As glaciers shrink because of melting and the formation of icebergs, the ice they lose contributes to sea-level rise. Over the past decade the glaciers across Greenland have, been retreating at an accelerating rate and scientists were increasingly concerned about runaway losses causing marked sea-level rise in the future.
But without a better understanding of the processes that form icebergs and whether the recent rise in calving – chunks of ice breaking off where the glacier meets the ocean – is due to climate change, scientists couldn’t accurately predict how much melting glaciers would add to sea-level rise in the future, until now.
An international team of scientists created computer models of the four most important glaciers in Greenland, chosen as together they drain around 22 per cent of Greenland’s ice sheet into the ocean. The team then used these models to predict how Greenland’s glaciers could contribute to sea-level rise by 2200.

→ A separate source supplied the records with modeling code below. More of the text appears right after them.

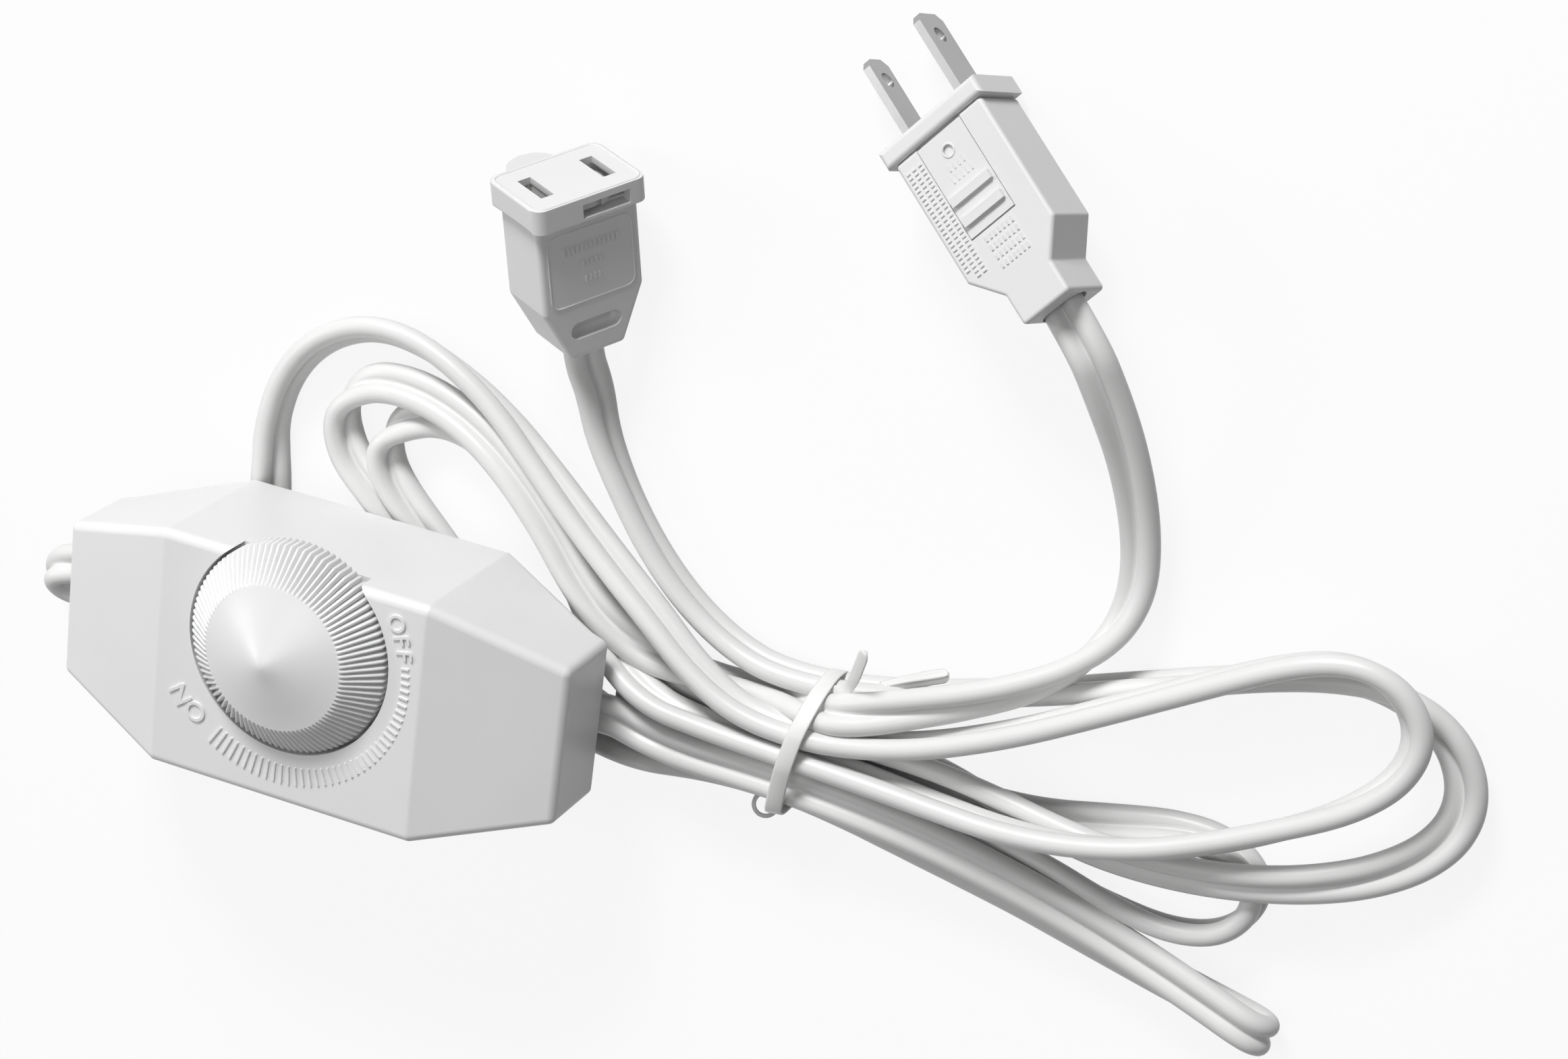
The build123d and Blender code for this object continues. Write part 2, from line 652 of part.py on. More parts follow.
# rotary shutter: a disc under the face with two slots, turned by a round tab
# that sticks out behind the flange
with BuildPart() as safety_shutter:
    with BuildSketch(Plane.XY.offset(SHUTTER_Z)):
        Circle(SHUTTER_R)
        with Locations((-1.0, -9.6)):
            Circle(TAB_R)
        with BuildLine():
            Polyline((3.0, 5.8), (2.4, 7.5), (3.9, 6.9), (5.0, 6.1), (4.3, 5.0), close=True)
        make_face()
        with Locations((-BLADE_PITCH / 2, 0), (BLADE_PITCH / 2, 0)):
            Rectangle(SLOT_T + 0.4, SLOT_L + 0.3, mode=Mode.SUBTRACT)
    extrude(amount=SHUTTER_T)
keep("safety_shutter", safety_shutter.part, SOCKET)

# Cords. Nine strands pass through the tie in two layers. A slot is one
# strand's place there: its offset in steps across the bundle, its height,
# and how far it runs on straight past the tie's left and right edge.
SLOTS = {
    1: (2, Z1, 0, 0), 2: (1.5, Z2, 0, 0), 3: (0.5, Z2, 2.6, 3), 4: (-0.5, Z2, 9.5, 2),
    5: (1, Z1, 2.5, 2), 6: (0, Z1, 2.6, 3), 7: (-1, Z1, 8, 3), 8: (-2, Z1, 8, 0),
    9: (-1.5, Z2, 3, 2),
}
BEND_RUN = 6.0         # a bend starts at most this far before its corner
LEFT = -1
RIGHT = 1


def slot(number, side=0):
    across, z, run_left, run_right = SLOTS[number]
    run = run_left if side < 0 else run_right
    x = TIE_X + side * (TIE_L / 2 + run)
    return (x, TIE_Y + across * STEP, z + TIE_LIFT)


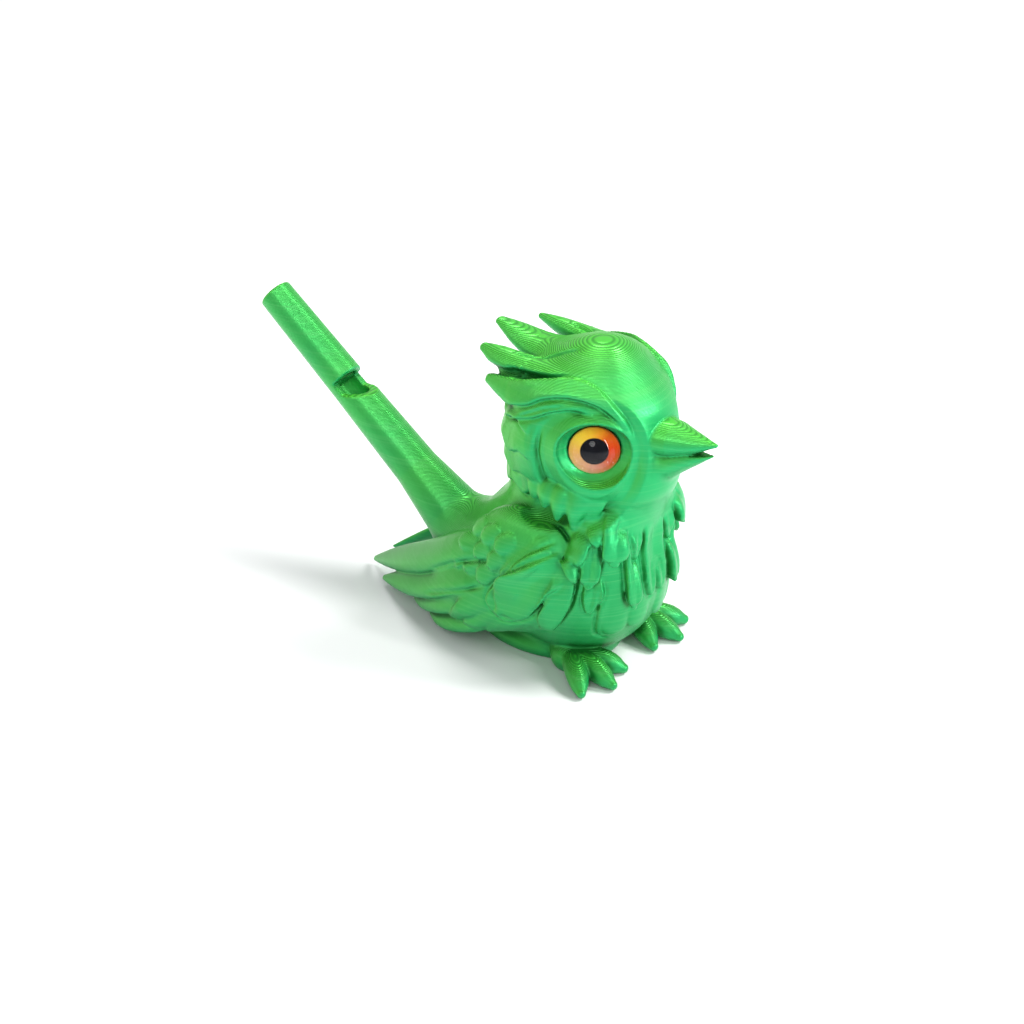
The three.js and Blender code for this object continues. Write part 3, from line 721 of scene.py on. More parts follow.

The research, published in Nature, shows that how fast a glacier retreats depends on the shape and the landscape it flows over. While all four glaciers are retreating, because of their different shapes they accelerate at different rates and in different ways. By understanding the processes which affect different glaciers, scientists are able to better predict how they will react to warming oceans and atmosphere and can then use models to show how much each individual glacier will contribute more or less to sea level under different warming scenarios.
For these four glaciers, the study showed that their shape’s suggest their retreat is unlikely to continue accelerating at the same pace. Instead, under a mid-range climate scenario, where carbon emissions increase through the 21st century so global temperatures rise by 2.8oC, the four glaciers could contribute up to three centimetres to sea-level rise by 2200– less than previous estimates based on current rates of retreat.
‘We were mainly interested in understanding the behaviour of these glaciers; is it the warmer ocean currents controlling their rapid retreat, or a warmer atmosphere resulting in more surface melt runoff, or is it a combination of these forcings resulting in icebergs being calved off faster? We wanted to see which of these caused the recent acceleration,’ says Dr Faezah Nick, of the Université Libre de Bruxelles and the lead author of the paper. ‘We tried to model the glaciers so we could see how things would change over the next century and how glaciers would react to different forcing.’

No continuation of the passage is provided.